3. Diversification: Rise of Trade, Real Estate & Tourism (1990s–2000s)
- Jebel Ali Port & Free Zone: They were opened in 1979, and as soon as they switched on functioning, their popularity kept climbing rapidly, making them the world’s largest man-made port. This boost also took the non-oil trade by storm and took it along the rise.
- Real Estate Liberalization: In one of the most bold moves of the decade back then, Dubai announced to allow the foreign freehold ownership in 2002, which sparked an unprecedented property boom over there.
Major Developments:
- Palm Jumeirah (launched 2001)
- Downtown Dubai, Burj Khalifa, and Dubai Marina
Tourism Push:
- Launch of Emirates Airlines in 1985.
- Establishment of Dubai Shopping Festival (1996) and other mega attractions.
- Oil GDP Share Decline: By 2000, oil accounted for less than 7% of Dubai's GDP.
4. Present Economy (2020s – 2025)
- Oil GDP Share (2023–2024): Coming as a shock to the world, for the very first time since its discovery, the oil share in Dubai’s GDP was estimated at less than 1%.
- Top Sectors (2024 GDP Breakdown): Trade leads with 23%, followed by Real Estate & Construction and Transportation & Logistics at 14% each. Dubai real estate is on a rise every single year, which is a direct reflection of the fact that the global investors and home buyers are inflicting healthy benefits out of it.
Tourism Data (2023):
- Over 17.15 million international visitors poured into Dubai, thereby ranking it 2nd globally after Paris (UNWTO).
- Dubai International Airport remained the world's busiest for international passengers (~86.9 million in 2023).
A timeline For Key Milestones in Dubai's Economic Shift
Dubai has continually adapted to global economic changes, and as we step ahead in 2025, there is a whole new inflection point where the city finds itself. There has been a pretty robust pouring in of FDI since Post-EXPO. Also, a very sharp incline in Dubai’s population has positioned Dubai as a global investment magnet, making an optimistic impact on Dubai real estate as well.
In fact, if we look at the latest data by Dubai Land Department (DLD), over AED 528 billion worth of real estate transactions were recorded in 2024 alone, which are record all time high. Such is the demand of real estate in Dubai by not just the natives, but from investors and home buyers across the globe.
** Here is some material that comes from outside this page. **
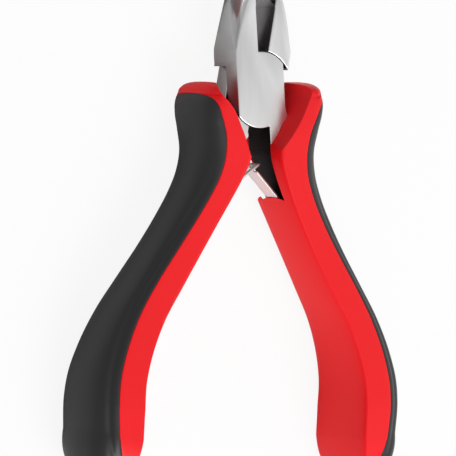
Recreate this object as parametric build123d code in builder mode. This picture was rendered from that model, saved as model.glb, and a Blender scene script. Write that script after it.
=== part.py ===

Before we jump onto the other subjects related to Dubai Real Estate, let’s have a look at the most recent data for Dubai real estate market report Q1 2025. This report clears out the most relevant information regarding the latest report on Dubai real estate. Have a look at how off-plan properties performed with respect to the secondary properties in the first quarter of 2025.
- Sales Volume Surge: Q1 sales volumes rose by 24%, indicating strong market momentum.
- Quarter-on-Quarter Growth: Compared to Q4 2024, transaction volume showed a 3% uptick, reflecting market resilience.
- Year-on-Year Sales Value Growth: Total sales value increased by 31% YoY, highlighting a trend of higher-value transactions.
- Investor Confidence: The rise in value reflects that the deal sizes are getting bigger than usual i.e above than what average deal sizes are. It also shows that the investor’s appetite is also growing as their confidence grows.
- Positive Market Outlook: The consistent performance suggests the market is well-positioned for continued growth in the coming quarters.
The above inferences regarding the Off-plan Vs Secondary market transactions can be seen through a simple bar graph to make things more clear.
Now, as we’ve gone past the economic transformation that Dubai saw over so many decades, the question arises what makes Dubai so compelling in today’s perspective when there is so much competition among countries to attract as many investors as possible.
Well, the answer isn’t that twisted or tough enough, as Dubai is very resilient even amid global economic uncertainty, and its progressive vision, specially through the Dubai 2040 Urban Master Plan is a torch bearer in itself for both the investors and home buyers to cash in benefits in 2025 and beyond.